God has prepared a feast of joy for us.  Yes, we come into His house as exiles, long separated from the divine fellowship, yet knowing that our real citizenship is in heaven.  While we are here we see a preview of heaven, hear the hints of its music, enjoy a foretaste of its peace.  To be in heaven is to be a subject of the Messiah, the King, Jesus once crucified, now risen, so the invitation of God is a call to repent, to turn away from the rebellion, and to wear the livery of the King of Kings.  Hard as it may be to believe it, He wants us.  He doesn’t want to punish us, but that we should be His retinue, His troops manning the towers of the Holy City, His servants of every description, doing the work we were predestined in eternity to do, especially those personal things that no other person could do.  The clothing of the royal household declares our absolute right to come and go throughout the palace.  We don’t have to buy these garments.  The King furnishes them.  All we have to do is wear them.
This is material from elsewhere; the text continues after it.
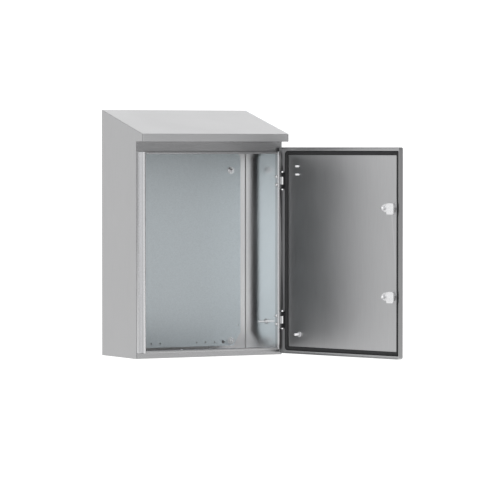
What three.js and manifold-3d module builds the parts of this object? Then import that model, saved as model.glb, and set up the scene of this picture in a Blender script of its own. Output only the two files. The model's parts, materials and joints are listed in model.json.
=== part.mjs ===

Scripture has much to say about the garments of righteousness.  When St. Paul speaks of "putting on the new man" he is talking about the spiritual life which is God’s gift.  It comes to us along with the forgiveness of sins through the presence of the Holy Spirit.  When the Apocalypse pictures the blessed wearing white robes, the elder tells the apostle that the blood of the Lamb has cleansed them, in other words, it comes with the forgiveness of sins.  In the Song of Solomon the marriage imagery describes the bride getting dressed in the garments provided by the King.  The King and the Lamb are one and the same.  The garments He provides for us cover our sin just as the garments of skin covered the nakedness of Adam and Eve.

Let’s try to put ourselves into this parable.  Are we going to identify with those who were first invited, only with the resolution in our minds not to be too busy for church?  No, this invitation is not just to church, it is to faith, which necessarily involves wearing the King’s livery.  You may not have to be one of the messengers, but you are part of the feast in some way.  Neither must one be a messenger to be in peril because of faith.  We can display our allegiance by putting crosses on our walls, palm branches on our shelves, Bibles on our end tables, asking the blessing on our meals in public places, avoiding profane speech, practicing kindness and generosity wherever we go, and being content with life.  What a contrast that makes to a world that is always complaining!  These things have a peril of their own, of course, since our Lord warns us not to practice our piety before men.  Understand the right time and place.

We are on the way to heaven.  We long for God.  Therefore we must hate the devil, the world, and the flesh.  We don’t only condemn the obvious sin – things like pornography, but also the more refined and respectable forms of mortal sin.  The world may praise Frank Sinatra for doing it his way, but we condemn such arrogance.  We look to the Psalmist for better lyrics:  Where can I flee from Your presence?...See if there is any offensive way in me and lead me in the way everlasting.  There was no offensive way in Jesus.  He let His self-esteem go, in order to make atonement for ours.  The truly penitent soul sees itself as having no value at all except in the service of Him who bought it, but it also knows that through Holy Baptism it was united with Jesus in His crucifixion and His resurrection.  You and I can be certain that our sins are forgiven.  The feast of joy awaits.

So you see, it’s not about the messengers.  It’s about the King.  Our esteem consists in the fact that we are united with Him.  It isn’t just about being in church.  Entering the palace without donning the King’s livery merely gets one thrown out.  The invitation is to eternal happiness that awaits those who repent and believe in Jesus who made atonement for our sins.  What awaits us is indescribable goodness.  AMEN.